Indonesian police shot and killed three people who were allegedly plotting a bombing attack in Bali over the Christmas and New Year's holiday. A fourth suspect in the house in Jakarta's Tangerang district was wounded and placed under arrest. Authorities have busted up a number of alleged terror plots in Indonesia recently, leading to fears of more home-grown terrorism in the world's most-populous Muslim country.
The prime suspect in the truck ramming attack on a Christmas Market in Berlin has ties to the so-called Islamic State. There is a Europe-wide manhunt going on for 24-year old Tunisian migrant Anis Amri. Germany refused him asylum when he arrived in in the country a year ago, but deportation was on hold because Tunisia wouldn't take him back. Finding the "violent and armed" Anis Amri will not be easy, as he is known to use multiple identities and claims of ethnicity. But there is now a face and a focus to the investigation, and authorities are hoping a 100,000 Euro/AU$144,000 reward will help.
The Italian Parliament has approved a government plan for a 20 Billion Euro/AU$28.7 Billion bailout of the nation's banks. The third largest bank - and the oldest in the world - Monte dei Paschi will probably need the lifeline by the end of the week. Others will get attention in the coming weeks.
Brazil's largest construction company, Odebrecht, has admitted to paying bribes to officials in the US, Brazil and Switzerland to get lucrative contracts. This admission came in a US court; the Justice Department says the US$3.5 Billion/AU$4.83 settlement from Odebrecht and its co-defendant, Brazilian petrochemical firm, Braskem, is the largest foreign bribery case yet. This investigation is the sibling to Brazil's ongoing corruption probe into the state-owned oiled company Petrobras.
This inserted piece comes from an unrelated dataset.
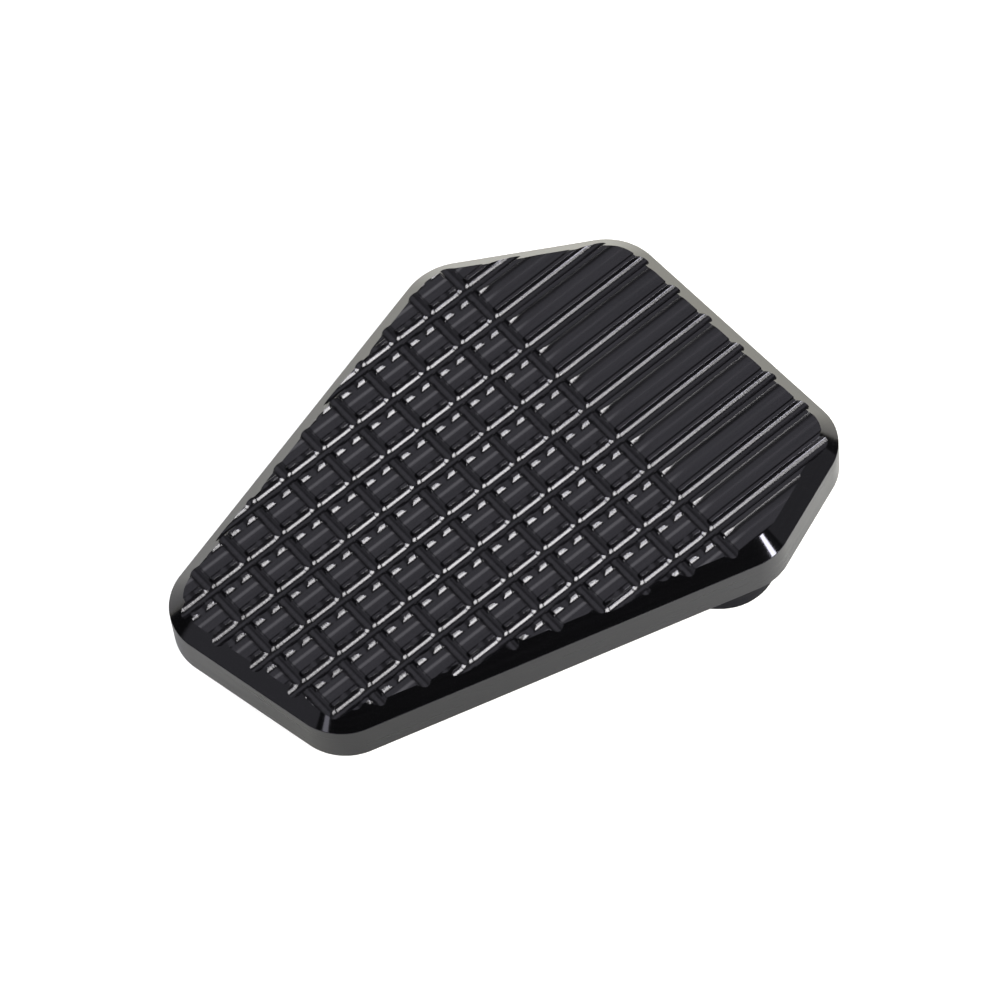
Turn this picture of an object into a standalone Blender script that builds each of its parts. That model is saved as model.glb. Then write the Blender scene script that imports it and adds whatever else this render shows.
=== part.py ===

The death toll in the fireworks blast outside Mexico City has been raised to 31 lives lost, with more than 70 injured. Only 13 bodies have been identified because the corpses are badly charred.
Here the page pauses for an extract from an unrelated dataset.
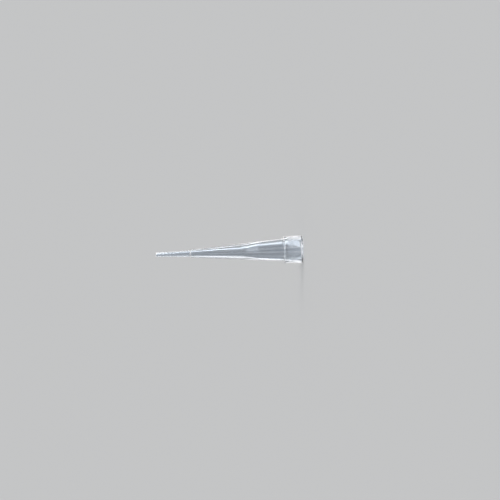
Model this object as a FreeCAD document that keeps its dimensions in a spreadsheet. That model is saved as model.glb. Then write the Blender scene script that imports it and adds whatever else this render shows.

The evacuation of Aleppo is on-again, on snowy roads. I really don't care which of the zillion different sides caused the latest delay, but there are still a few thousand people who'd like to get out of the war-ravaged city.
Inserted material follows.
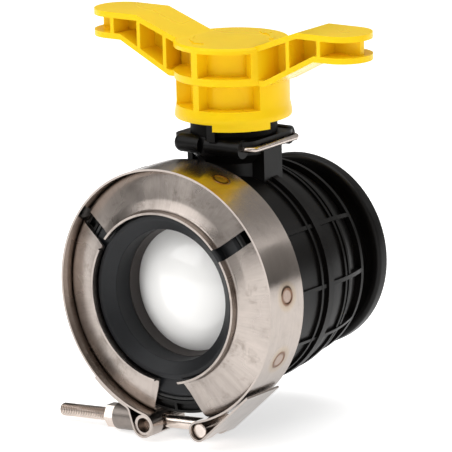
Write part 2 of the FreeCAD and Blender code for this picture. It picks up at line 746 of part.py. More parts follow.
def segment_ring():
    """Whole ring of the pressed V channel, before it is cut in three."""
    outer = band_r - band_thick - weld_gap - segment_thick / 2
    lip = lip_r + segment_thick / 2
    points = [(lip, lip_front_y), (lip, lip_turn_y), (dish_r, dish_y), (outer, wall_mid(outer)),
              (outer, tail_y), (heel_r, heel_y)]
    path = bent(points, segment_bends)
    section = ribbon(path, segment_thick, lambda r, y: V(r, y, 0))
    return section.revolve(V(0, 0, 0), FLOW, 360)


def clamp_segments():
    """Three pressed segments, parted by two parallel gaps above and a splayed gap below."""
    depth = 2 * (heel_y + segment_thick)
    cutters = []
    for angle in (gap_angle, 180 - gap_angle):
        slit = Part.makeBox(band_r, depth, gap_width, V(lip_r / 2, -depth / 2, -gap_width / 2))
        slit.rotate(V(0, 0, 0), FLOW, -angle)
        cutters.append(slit)
    slope = (bottom_gap_outer - bottom_gap_inner) / (band_r - lip_r)
    high, low = lip_r - 10, band_r + 10
    inner = bottom_gap_inner - slope * (lip_r - high)
    outer = bottom_gap_outer + slope * (low - band_r)
    wedge = face_of([V(-inner, -depth / 2, -high), V(inner, -depth / 2, -high),
                     V(outer, -depth / 2, -low), V(-outer, -depth / 2, -low)])
    cutters.append(wedge.extrude(V(0, depth, 0)))
    pieces = segment_ring().cut(cutters).Solids
    return sorted(pieces, key=lambda s: s.CenterOfMass.x)


def pin_centre():
    reach = band_r + loop_gap + pin_r
    return (pin_x, -math.sqrt(reach ** 2 - pin_x ** 2))


def trunnion_centre():
    reach = band_r + trunnion_gap + trunnion_r
    return (trunnion_x, -math.sqrt(reach ** 2 - trunnion_x ** 2))


def bolt_frame():
    """T-head centre and the unit direction along the bolt towards its nut, in the clamp's upright pose."""
    px, pz = pin_centre()
    tx, tz = trunnion_centre()
    length = math.hypot(tx - px, tz - pz)
    middle_y = band_width / 2
    return V(px, middle_y, pz), V((tx - px) / length, 0, (tz - pz) / length)


def right_loop():
    """Strap from the flap's tip, round the T-head, up to the band, as a path."""
    centre = pin_centre()
    radius = pin_r + loop_gap + band_thick / 2
    reach = math.hypot(*centre)
    ray = math.degrees(math.atan2(centre[1], centre[0]))
    stand_off = band_r + band_thick / 2 + flap_lift
    leave = ray + math.degrees(math.acos((stand_off - radius) / reach))
    a = math.radians(leave)
    start = (centre[0] + radius * math.cos(a), centre[1] + radius * math.sin(a))
    run = stand_off * math.tan(math.radians(flap_tip_angle - leave))
    run += reach * math.sin(math.radians(leave - ray))
    tip = (start[0] - run * math.sin(a), start[1] + run * math.cos(a))
    return [("line", tip, start), ("arc", centre, radius, leave + 360, ray + 180)]


def left_loop():
    """Strap from the band round the trunnion and back along the outside of the band."""
    centre = trunnion_centre()
    radius = trunnion_r + trunnion_gap + band_thick / 2
    ray = math.degrees(math.atan2(centre[1], centre[0]))
    d = math.radians(left_flap_direction)
    leave = math.degrees(d) + 90
    step = (math.cos(d), math.sin(d))
    a = math.radians(leave)
    start = (centre[0] + radius * math.cos(a), centre[1] + radius * math.sin(a))
    out = band_r + band_thick / 2 + weld_gap
    bend = left_flap_bend
    base = (start[0] - step[1] * bend, start[1] + step[0] * bend)
    along = base[0] * step[0] + base[1] * step[1]
    rest = base[0] ** 2 + base[1] ** 2 - (out + bend) ** 2
    run = -along - math.sqrt(along ** 2 - rest)
    end = (start[0] + step[0] * run, start[1] + step[1] * run)
    pivot = (base[0] + step[0] * run, base[1] + step[1] * run)
    a0 = math.degrees(math.atan2(end[1] - pivot[1], end[0] - pivot[0]))
    touch = math.degrees(math.atan2(pivot[1], pivot[0]))
    a1 = touch + 180
    while a1 < a0:
        a1 += 360
    return [("arc", centre, radius, ray + 180, leave - 360 if leave > ray + 180 else leave),
            ("line", start, end), ("arc", pivot, bend, a0, a1), ("arc", (0, 0), out, touch, left_flap_angle)]


def clamp_band():
    """Outer strap with a loop and a folded-back flap at each end, slotted where the bolt passes."""
    right = right_loop()
    left = left_loop()
    start = math.degrees(math.atan2(pin_centre()[1], pin_centre()[0]))
    end = math.degrees(math.atan2(trunnion_centre()[1], trunnion_centre()[0])) + 360
    path = right + [("arc", (0, 0), band_r - band_thick / 2, start, end)] + left
    section = ribbon(path, band_thick, lambda x, z: V(x, 0, z))
    solid = section.extrude(V(0, band_width, 0))
    px, pz = pin_centre()
    tx, tz = trunnion_centre()
    y0 = (band_width - slot_width) / 2
    y1 = y0 + slot_width
    pin_loop = pin_r + loop_gap + band_thick
    trunnion_loop = trunnion_r + trunnion_gap + band_thick
    half = bolt_r + 0.85
    head_slot = box(px - pin_loop - 2, px + pin_loop, y0, y1, pz - pin_loop - flap_tip_drop, pz + pin_r)
    bolt_slot = box(tx - 2 * trunnion_loop - 5, tx + trunnion_loop + 2.5, y0, y1, tz - half, tz + half)
    return rolled(solid.cut([head_slot, bolt_slot]))


def t_bolt():
    head, along = bolt_frame()
    length = band_width - 2 * head_inset
    bar = Part.makeCylinder(pin_r, length, V(head.x, head_inset, head.z), FLOW)
    bar = bar.makeFillet(1.0, [e for e in bar.Edges if e.Curve.TypeId == "Part::GeomCircle"])
    shank = Part.makeCylinder(bolt_r, bolt_end, head, along)
    shank = shank.makeChamfer(0.9, [e for e in shank.Edges if (e.CenterOfMass - head).Length > bolt_end - 1
                                    and e.Curve.TypeId == "Part::GeomCircle"])
    return rolled(bar.fuse(shank))


def trunnion():
    tx, tz = trunnion_centre()
    length = band_width - 2 * trunnion_inset
    start = V(tx, trunnion_inset, tz)
    tube_body = Part.makeCylinder(trunnion_r, length, start, FLOW)
    bore = Part.makeCylinder(trunnion_bore_r, length, start, FLOW)
    head, along = bolt_frame()
    cross = Part.makeCylinder(bolt_hole_r, bolt_end, head, along)
    return rolled(tube_body.cut([bore, cross]))


def clamp_nut():
    head, along = bolt_frame()
    start = head + along * nut_start
    nut = turned_hex(nut_flats, nut_thick, start, along)
    hole = Part.makeCylinder(bolt_r + slide_gap, nut_thick + 2, start - along, along)
    return rolled(nut.cut(hole))


def turned_hex(flats, thick, start, along):
    """Hexagonal prism along a direction, with its corners turned off at both faces."""
    across = V(0, 1, 0)
    other = along.cross(across)
    corner_r = flats / math.sqrt(3)
    points = []
    for i in range(6):
        a = math.radians(60 * i)
        points.append(start + across * (corner_r * math.cos(a)) + other * (corner_r * math.sin(a)))
    prism = face_of(points).extrude(along * thick)
    cut = nut_corner_cut
    waist = corner_r - cut
    core = Part.makeCylinder(corner_r, thick - 2 * cut, start + along * cut, along)
    caps = [Part.makeCone(waist, corner_r, cut, start, along),
            Part.makeCone(corner_r, waist, cut, start + along * (thick - cut), along)]
    return prism.common(core.fuse(caps))


def clamp_spacer():
    """Sleeve between the nut and the folded strap, cut to the strap's slope where it bears."""
    head, along = bolt_frame()
    tx, tz = trunnion_centre()
    reach = (V(tx, head.y, tz) - head).Length
    begin = reach + trunnion_r - 1
    sleeve = Part.makeCylinder(spacer_r, nut_start - begin, head + along * begin, along)
    sleeve = sleeve.cut(Part.makeCylinder(bolt_r + slide_gap, nut_start, head, along))
    radius = trunnion_r + trunnion_gap + band_thick + running_gap
    d = math.radians(left_flap_direction)
    step = V(math.cos(d), 0, math.sin(d))
    out = V(-math.sin(d), 0, math.cos(d))
    wide = 4 * spacer_r
    corner = V(tx, 0, tz) + out * radius - step * wide
    strap_side = face_of([corner, corner + step * 2 * wide, corner + step * 2 * wide - out * wide,
                          corner - out * wide])
    return rolled(sleeve.cut(strap_side.extrude(V(0, band_width, 0))))


def container_seal():
    y = seal_groove_floor_y - seal_wire_r - seal_gap / 2
    return ring_seal((carrier_r + flange_inner_r) / 2, seal_wire_r, y)


def carrier_ring():
    pitch = carrier_r - carrier_ring_groove_d + seal_gap / 2 + carrier_ring_wire_r
    return ring_seal(pitch, carrier_ring_wire_r, carrier_ring_y)


os.makedirs("parts", exist_ok=True)
save(valve_body(), "valve_body")
save(seat_carrier(), "seat_carrier")
save(seat(-1), "front_seat")
save(seat(1), "rear_seat")
save(seat_ring(-1), "front_seat_ring")
save(seat_ring(1), "rear_seat_ring")
save(carrier_ring(), "carrier_ring")
save(container_seal(), "container_seal")
save(ball(), "ball")
save(stem(), "stem")
save(stem_ring(stem_ring_heights[0]), "lower_stem_ring")
save(stem_ring(stem_ring_heights[1]), "upper_stem_ring")
save(stem_washer(), "stem_washer")
save(handle(), "handle")
save(retaining_clip(), "retaining_clip")
left_segment, top_segment, right_segment = clamp_segments()
save(rolled(left_segment), "clamp_segment_left")
save(rolled(top_segment), "clamp_segment_top")
save(rolled(right_segment), "clamp_segment_right")
save(clamp_band(), "clamp_band")
save(t_bolt(), "t_bolt")
save(trunnion(), "trunnion")
save(clamp_spacer(), "clamp_spacer")
save(clamp_nut(), "clamp_nut")
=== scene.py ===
"""Looks of a plastic quarter-turn ball valve with a pressed V-band clamp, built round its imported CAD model."""

import json
import math

import bmesh
import bpy
import numpy as np
from bpy.props import FloatProperty, FloatVectorProperty, PointerProperty
from mathutils import Matrix, Vector


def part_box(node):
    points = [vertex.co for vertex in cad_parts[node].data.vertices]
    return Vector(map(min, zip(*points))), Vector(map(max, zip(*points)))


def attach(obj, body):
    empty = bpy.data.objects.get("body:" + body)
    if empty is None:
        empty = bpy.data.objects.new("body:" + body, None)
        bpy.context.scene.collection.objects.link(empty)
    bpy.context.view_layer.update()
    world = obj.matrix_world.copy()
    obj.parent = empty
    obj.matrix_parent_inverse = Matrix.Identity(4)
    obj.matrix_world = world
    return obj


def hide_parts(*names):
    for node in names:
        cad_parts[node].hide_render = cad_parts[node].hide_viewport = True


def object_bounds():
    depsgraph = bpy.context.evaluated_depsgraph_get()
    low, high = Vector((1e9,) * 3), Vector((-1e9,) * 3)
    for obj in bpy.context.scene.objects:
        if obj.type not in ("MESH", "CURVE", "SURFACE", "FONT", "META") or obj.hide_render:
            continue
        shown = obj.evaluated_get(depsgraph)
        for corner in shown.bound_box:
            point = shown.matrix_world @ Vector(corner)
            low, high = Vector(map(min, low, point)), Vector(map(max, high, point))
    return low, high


bl_info = {
    "name": "Ball valve looks",
    "version": (1, 0, 0),
    "blender": (4, 5, 0),
    "location": "View3D > Sidebar > Valve",
    "description": "Surfaces, finishes and a plain studio for a clamped ball valve",
    "category": "Object",
}

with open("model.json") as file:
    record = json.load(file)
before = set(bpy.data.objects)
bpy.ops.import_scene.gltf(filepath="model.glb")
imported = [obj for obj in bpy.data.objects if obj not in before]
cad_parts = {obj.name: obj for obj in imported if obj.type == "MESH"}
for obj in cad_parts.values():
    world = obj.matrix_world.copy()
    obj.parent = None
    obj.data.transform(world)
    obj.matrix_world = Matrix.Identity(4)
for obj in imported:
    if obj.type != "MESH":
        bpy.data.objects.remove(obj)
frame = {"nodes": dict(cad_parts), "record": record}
cad_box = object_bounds()
nodes = frame["nodes"]


class ValveColours(bpy.types.PropertyGroup):
    handle: FloatVectorProperty(name="Handle", description="Yellow of the moulded lever", subtype="COLOR",
                                size=3, default=(0.93, 0.62, 0.006), min=0, max=1)
    body: FloatVectorProperty(name="Body", description="Black of the moulded shell and stem", subtype="COLOR",
                              size=3, default=(0.0034, 0.0029, 0.0026), min=0, max=1)
    carrier: FloatVectorProperty(name="Carrier", description="Dark grey of the turned plug", subtype="COLOR",
                                 size=3, default=(0.0085, 0.0092, 0.0108), min=0, max=1)
    ball: FloatVectorProperty(name="Ball", description="White of the ball", subtype="COLOR",
                              size=3, default=(0.90, 0.895, 0.88), min=0, max=1)
    seat: FloatVectorProperty(name="Seat", description="Dark brown of the seats", subtype="COLOR",
                              size=3, default=(0.030, 0.024, 0.022), min=0, max=1)
    steel: FloatVectorProperty(name="Steel", description="Stainless sheet", subtype="COLOR",
                               size=3, default=(0.435, 0.385, 0.352), min=0, max=1)
    tint: FloatVectorProperty(name="Weld tint", description="Brown of the scorched weld rings", subtype="COLOR",
                              size=3, default=(0.17, 0.095, 0.060), min=0, max=1)
    floor: FloatVectorProperty(name="Floor", description="Pale studio floor", subtype="COLOR",
                               size=3, default=(0.93, 0.93, 0.93), min=0, max=1)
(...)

Nigeria has confiscated 2.5 tons of fake "plastic rice" from China, smuggled into the country by unscrupulous businessmen who intended to sell it as food for Christmas. The plastic beads turn soft and slightly sticky when boiled - "Only God knows what would have happened" if people ate it, said Customs chief Haruna Mamudu.
Poland's far-right authoritarian government is rejecting more pressure from the opposition and the European Union to respect human rights and press freedoms. Opposition Civic Platform party chief Grzegorz Schetyna says his bloc will remain camped out in Parliament until it resumes on 11 January to protest plans to limit media access. Ruling PiS party chief Jaroslaw Kaczynski issued a cowardly threat, describing the sit-in as having a "criminal nature". Meanwhile, EU Vice-President Frans Timmermans says PiS has limited time to reply to a list of recommendations to re-democratize Warsaw, after a year of consolidated power: "We feel a strong, strong feeling of solidarity with the Polish people who deserve, like all Europeans, to have an independent judiciary, to have a full separation of powers," said Mr. Timmermans.
Playful Panda valiantly defends his home from an interloping snowman. At the Toronto Zoo.